**TASK STATEMENT**
Reproduce exactly the lines below from the one containing "bounds = shape.BoundBox" through the one containing "obj.data.transform(world)", including both, and nothing else.

─── GIVEN RECORDS ───

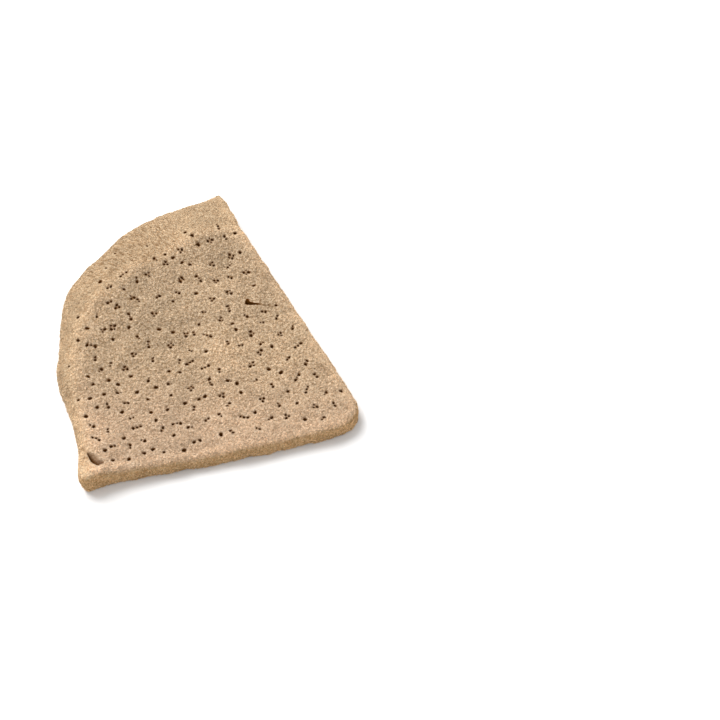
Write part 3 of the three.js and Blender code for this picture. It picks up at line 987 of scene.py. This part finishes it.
def kept_off_the_floor(tree, meshes):
    parts = add_node(tree, "ShaderNodeSeparateXYZ", {0: position(tree)})
    above = vector_of(tree, parts["X"], parts["Y"], maths(tree, "MAXIMUM", parts["Z"], 0.0))
    return add_node(tree, "GeometryNodeSetPosition", {"Geometry": meshes, "Position": above})[0]


def felt_tree():
    """The Geometry Nodes tree that grows strands on one patch of the skin."""
    tree = bpy.data.node_groups.new("felt", "GeometryNodeTree")
    sockets = {
        "Skin": "Geometry",
        "Patch": "Int",
        "Density": "Float",
        "Length": "Float",
        "Thickness": "Float",
        "Tuft Size": "Float",
        "Seed": "Int",
        "Finish": "Material",
    }
    for name, kind in sockets.items():
        tree.interface.new_socket(name, in_out="INPUT", socket_type="NodeSocket" + kind)
    tree.interface.new_socket("Felt", in_out="OUTPUT", socket_type="NodeSocketGeometry")
    given = add_node(tree, "NodeGroupInput")

    spread = spread_roots(tree, given)
    strands = add_node(tree, "GeometryNodeInstanceOnPoints", {
        "Points": thinned(tree, spread["Points"], given["Tuft Size"]),
        "Instance": one_strand(tree, given["Length"], given["Thickness"]),
        "Rotation": strand_turns(tree, spread["Rotation"]),
        "Scale": strand_sizes(tree),
    })[0]
    inputs = {"Geometry": strands, "Name": "tone", "Value": chance(tree, 0.0, 1.0, 8)}
    toned = add_node(tree, "GeometryNodeStoreNamedAttribute", inputs, domain="INSTANCE")[0]
    meshes = add_node(tree, "GeometryNodeRealizeInstances", {"Geometry": toned})[0]
    lying = kept_off_the_floor(tree, meshes)
    smooth = add_node(tree, "GeometryNodeSetShadeSmooth", {"Geometry": lying})[0]
    inputs = {"Geometry": smooth, "Material": given["Finish"]}
    finished = add_node(tree, "GeometryNodeSetMaterial", inputs)[0]
    add_node(tree, "NodeGroupOutput", {"Felt": finished})
    return tree


def felt_area(mesh, patch):
    """How much of a patch carries felt, in square metres."""
    area = values_of(mesh.polygons, "area")
    patches = values_of(mesh.attributes["patch"].data, "value", int)
    felt = values_of(mesh.attributes["felt"].data, "value")
    return float((area * mean_on_faces(mesh, felt))[patches == patch].sum())


def make_felt(skin, tree, patch, name, strands, finish):
    """The strands of one patch as a plain mesh."""
    values = {
        "Patch": patch,
        "Density": strands / KEPT_SHARE / felt_area(skin.data, patch),
        "Length": STRAND_LENGTH * METRES,
        "Thickness": STRAND_THICKNESS * METRES,
        "Tuft Size": TUFT_SIZE * METRES,
        "Seed": FELT_SEED + patch,
        "Finish": finish,
    }
    modifier = skin.modifiers.new("felt", "NODES")
    modifier.node_group = tree
    for socket in tree.interface.items_tree:
        if socket.in_out == "INPUT" and socket.name in values:
            modifier[socket.identifier] = values[socket.name]
    bpy.context.view_layer.update()
    mesh = bpy.data.meshes.new_from_object(skin.evaluated_get(bpy.context.evaluated_depsgraph_get()))
    skin.modifiers.remove(modifier)
    mesh.name = name
    return add_object(name, mesh)


# Finishes

def mix(tree, factor, first, second):
    """One colour turning into another."""
    return add_node(tree, "ShaderNodeMix", {"Factor": factor, 6: first, 7: second}, data_type="RGBA")[2]


def by_attribute(tree, name):
    return add_node(tree, "ShaderNodeAttribute", attribute_name=name)["Fac"]


def cloudiness(tree, place, scale, detail):
    """Smooth random values about half, finer with a larger scale."""
    return add_node(tree, "ShaderNodeTexNoise", {"Vector": place, "Scale": scale, "Detail": detail})["Fac"]


def at_zones(tree, colours):
    """The first colour, turning into each of the others where its zone is."""
    colour, *others = ((*colour, 1) for colour in colours)
    for zone, other in zip(("front", "band", "cut"), others):
        colour = mix(tree, by_attribute(tree, zone), colour, other)
    return colour


def lightness_of_tufts(tree, place):
    """0 in the gaps between tufts and about 1 on them, broken up by grains, more even where soft."""
    away = from_tuft_middle(tree, place, TUFT_SIZE * METRES)
    tuft = ramp(tree, away, *TUFT_FADES, TUFT_LIGHT, 0.0)
    grains = ramp(tree, cloudiness(tree, place, GRAIN_SCALE, 2.0), *GRAIN_EDGE, 0.0, GRAIN_LIGHT)
    evened = times(tree, by_attribute(tree, "soft"), EVENED)
    inputs = {"Factor": evened, "A": maths(tree, "ADD", tuft, grains), "B": EVEN_TONE}
    return add_node(tree, "ShaderNodeMix", inputs)["Result"]


def streaks_and_crease_shade(tree):
    """The strokes combed across the rim's band, and the painted shade of the creases, from 0 to 1."""
    along = times(tree, by_attribute(tree, "along_rim"), 1 / STREAK_SPACING)
    across = times(tree, by_attribute(tree, "from_rim"), 1 / STREAK_LENGTH)
    streaks = cloudiness(tree, vector_of(tree, along, across, 0), 1.0, 2.0)
    strength = ramp(tree, by_attribute(tree, "combed"), 0.0, 1.0, *STREAK_STRENGTH)
    strokes = times(tree, strength, ramp(tree, streaks, *STREAK_EDGE, 1.0, 0.0))
    creases = times(tree, by_attribute(tree, "crease"), CREASE_PAINTED_SHADE)
    return maths(tree, "MAXIMUM", times(tree, strokes, by_attribute(tree, "band")), creases)


def sponge_colour(tree, own_brightness):
    """Light tufts with brown gaps, browner on the cut sides, with painted shade in the pores, gashes and
    creases, and painted light and shade from the light attribute.
    """
    place = add_node(tree, "ShaderNodeTexCoord")["Object"]
    tufts = lightness_of_tufts(tree, place)
    colour = mix(tree, tufts, at_zones(tree, GAP_COLOURS), at_zones(tree, TUFT_COLOURS))
    colour = mix(tree, streaks_and_crease_shade(tree), colour, (*STREAK_AND_CREASE_SHADE_COLOUR, 1))
    clouds = ramp(tree, cloudiness(tree, place, CLOUD_SCALE, 3.0), *CLOUD_EDGE, *CLOUD_BRIGHTNESS)
    # brightness: random clouds, the painted light and shade of the light attribute, and the piece's own
    # brightness
    brightness = times(tree, times(tree, clouds, by_attribute(tree, "light")), own_brightness)
    # painted shade down the pores and gashes, darkest where the value passes 1
    pore = by_attribute(tree, "pore")
    colour = mix(tree, pore, scaled(tree, colour, brightness), (*PORE_PAINTED_SHADE_COLOUR, 1))
    return mix(tree, maths(tree, "SUBTRACT", pore, 1), colour, (*DEEPEST_PAINTED_SHADE_COLOUR, 1))


def matte(name):
    """A material with no shine, and its shader."""
    made = bpy.data.materials.new(name)
    made.use_nodes = True
    shader = made.node_tree.nodes["Principled BSDF"]
    shader.inputs["Roughness"].default_value = ROUGHNESS
    shader.inputs["Specular IOR Level"].default_value = 0.0
    return made, shader


def skeleton_finish():
    """The skin under the felt, a little darker than the strands and with a fine grain."""
    made, shader = matte("sponge skeleton")
    tree = made.node_tree
    tree.links.new(sponge_colour(tree, SKIN_BRIGHTNESS), shader.inputs["Base Color"])
    place = add_node(tree, "ShaderNodeTexCoord")["Object"]
    bumps = {"Height": cloudiness(tree, place, BUMP_SCALE, 4.0), "Distance": BUMP_HEIGHT * METRES}
    tree.links.new(add_node(tree, "ShaderNodeBump", bumps)[0], shader.inputs["Normal"])
    return made


def fibre_finish():
    """The strands, each with a brightness of its own."""
    made, shader = matte("sponge fibre")
    tree = made.node_tree
    own = ramp(tree, by_attribute(tree, "tone"), 0.0, 1.0, *STRAND_BRIGHTNESS)
    tree.links.new(sponge_colour(tree, own), shader.inputs["Base Color"])
    return made


skin_piece = make_skin()
skin_piece.data.materials.append(skeleton_finish())
strand_finish = fibre_finish()
felt = felt_tree()
pieces = [skin_piece]
for patch, (name, strands) in enumerate(PATCHES.items()):
    pieces.append(make_felt(skin_piece, felt, patch, name, strands, strand_finish))
for piece in pieces:
    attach(piece, "root")
    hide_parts("sponge")


# Stage

def add_world():
    """Even white light from all round."""
    world = bpy.data.worlds.new("studio")
    world.use_nodes = True
    background = world.node_tree.nodes["Background"]
    background.inputs["Color"].default_value = (1, 1, 1, 1)
    background.inputs["Strength"].default_value = WORLD_STRENGTH
    bpy.context.scene.world = world


def add_floor():
    bpy.ops.mesh.primitive_plane_add(size=FLOOR_SIZE, location=(0, 0, -FLOOR_GAP))
    floor = bpy.context.object
    floor.name = "floor"
    white, shader = matte("floor")
    shader.inputs["Base Color"].default_value = (FLOOR_SHADE, FLOOR_SHADE, FLOOR_SHADE, 1)
    floor.data.materials.append(white)


def add_key():
    """A large soft lamp behind and to the left."""
    light = bpy.data.lights.new("key", "AREA")
    light.size = KEY_SIZE
    light.energy = KEY_POWER
    lamp = add_object("key", light)
    lamp.location = KEY_PLACE
    lamp.rotation_euler = Vector(KEY_PLACE).to_track_quat("Z", "Y").to_euler()


def add_camera():
    """The photograph's point of view."""
    view = bpy.data.cameras.new("camera")
    view.lens = LENS
    camera = add_object("camera", view)
    camera.location = EYE * METRES
    camera.rotation_euler = (math.pi / 2 - SLOPE_OF_SIGHT, 0, 0)
    bpy.context.scene.camera = camera


add_world()
add_floor()
add_key()
add_camera()
bpy.context.scene.view_settings.view_transform = "Standard"
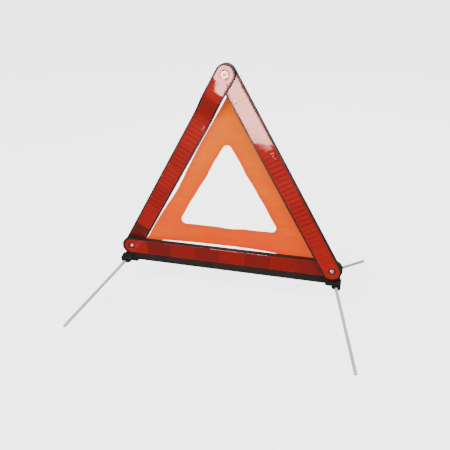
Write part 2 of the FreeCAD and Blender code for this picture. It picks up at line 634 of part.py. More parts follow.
# ---- check and write --------------------------------------------------------------------------
NODES = ["base_housing", "base_lens", "foot_rail", "rail_screws", "leg_bracket_left", "leg_bracket_right",
         "leg_pivot_pins", "lower_left_rivet", "lower_right_rivet", "fluorescent_sheet", "sheet_eyelets",
         "left_arm_housing", "left_arm_lens", "left_arm_tip_strip", "left_arm_tip_lens", "press_stud_cap",
         "right_arm_housing", "right_arm_lens", "press_stud_post"]
NODES += ["leg_rod_" + n for n in LEGS] + ["leg_knuckle_" + n for n in LEGS]
bad = [o.Name + str(o.State) for o in doc.Objects if "Invalid" in o.State or "Error" in o.State]
if bad:
    raise RuntimeError("failed objects: " + ", ".join(bad))
box = None
for label in NODES:
    found = doc.getObjectsByLabel(label)[0]
    shape = found.Shape
    if shape.isNull() or not shape.isValid():
        raise RuntimeError(label + " is not a valid shape")
    shape.exportStep("parts/%s.step" % label)
    print("%-26s solids %d volume %.1f" % (label, len(shape.Solids), shape.Volume))
    bounds = shape.BoundBox
    box = FreeCAD.BoundBox(bounds) if box is None else box.united(bounds)
print("box", [round(v, 2) for v in (box.XMin, box.XMax, box.YMin, box.YMax, box.ZMin, box.ZMax)])
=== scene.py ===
import json
import math

import bpy
from mathutils import Matrix, Vector, geometry


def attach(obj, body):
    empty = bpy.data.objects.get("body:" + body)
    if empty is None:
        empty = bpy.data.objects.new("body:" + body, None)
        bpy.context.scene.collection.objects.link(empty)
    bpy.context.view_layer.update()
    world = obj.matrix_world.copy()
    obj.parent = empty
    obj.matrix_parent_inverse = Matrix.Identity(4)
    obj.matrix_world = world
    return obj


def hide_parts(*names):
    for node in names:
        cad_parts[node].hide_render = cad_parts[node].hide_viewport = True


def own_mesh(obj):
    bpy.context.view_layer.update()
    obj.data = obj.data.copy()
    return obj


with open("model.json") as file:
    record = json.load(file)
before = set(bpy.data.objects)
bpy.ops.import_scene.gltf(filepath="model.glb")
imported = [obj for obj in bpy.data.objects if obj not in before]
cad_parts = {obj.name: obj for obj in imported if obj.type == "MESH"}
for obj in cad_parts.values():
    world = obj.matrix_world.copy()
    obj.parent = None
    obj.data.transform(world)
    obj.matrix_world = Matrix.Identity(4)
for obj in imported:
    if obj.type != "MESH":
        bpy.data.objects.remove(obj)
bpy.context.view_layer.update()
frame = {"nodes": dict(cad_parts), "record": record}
nodes = frame["nodes"]
MM = 0.001

# ---- sizes repeated from the model, millimetres ---------------------------------------------
PIVOT_SPAN = 400.0
PIVOT_HEIGHT = 80.0
BASE_BACK = 3.5
ARM_GAP = 0.7
LEFT_BACK = 12.4
ARM_LEAN = 1.24
BAR_THICK = 7.0
LENS_HALF = 14.7
LENS_DEEP = 2.4
HOLE = 6.6
FIELD = 50.0
FIRST_FIELD = 34.0
ARM_FIRST_FIELD = 50.0
FACE_DROP = 0.18
GROOVE_HALF, GROOVE_DEEP = 0.3, 0.14
JOINT_COUNT = 9
RIB_PITCH, RIB_HALF, RIB_TOP, RIB_FOOT = 2.4, 11.9, 0.15, 0.19
BEAD_PITCH, BEAD_ROW = 3.2, 13.55
FLEX_START = 300.0
FLEX_END = 365.0
FLEX_FRONT = 21.6
FLEX_LENS = 1.6
FLEX_BEND = [(0.0, 0.0), (0.2, 0.06), (0.4, 0.30), (0.6, 0.70), (0.8, 0.94), (1.0, 1.0)]
SHEET_FRONT = 4.0
SHEET_THICK = 0.9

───

**ANSWER**
    bounds = shape.BoundBox
    box = FreeCAD.BoundBox(bounds) if box is None else box.united(bounds)
print("box", [round(v, 2) for v in (box.XMin, box.XMax, box.YMin, box.YMax, box.ZMin, box.ZMax)])
=== scene.py ===
import json
import math

import bpy
from mathutils import Matrix, Vector, geometry


def attach(obj, body):
    empty = bpy.data.objects.get("body:" + body)
    if empty is None:
        empty = bpy.data.objects.new("body:" + body, None)
        bpy.context.scene.collection.objects.link(empty)
    bpy.context.view_layer.update()
    world = obj.matrix_world.copy()
    obj.parent = empty
    obj.matrix_parent_inverse = Matrix.Identity(4)
    obj.matrix_world = world
    return obj


def hide_parts(*names):
    for node in names:
        cad_parts[node].hide_render = cad_parts[node].hide_viewport = True


def own_mesh(obj):
    bpy.context.view_layer.update()
    obj.data = obj.data.copy()
    return obj


with open("model.json") as file:
    record = json.load(file)
before = set(bpy.data.objects)
bpy.ops.import_scene.gltf(filepath="model.glb")
imported = [obj for obj in bpy.data.objects if obj not in before]
cad_parts = {obj.name: obj for obj in imported if obj.type == "MESH"}
for obj in cad_parts.values():
    world = obj.matrix_world.copy()
    obj.parent = None
    obj.data.transform(world)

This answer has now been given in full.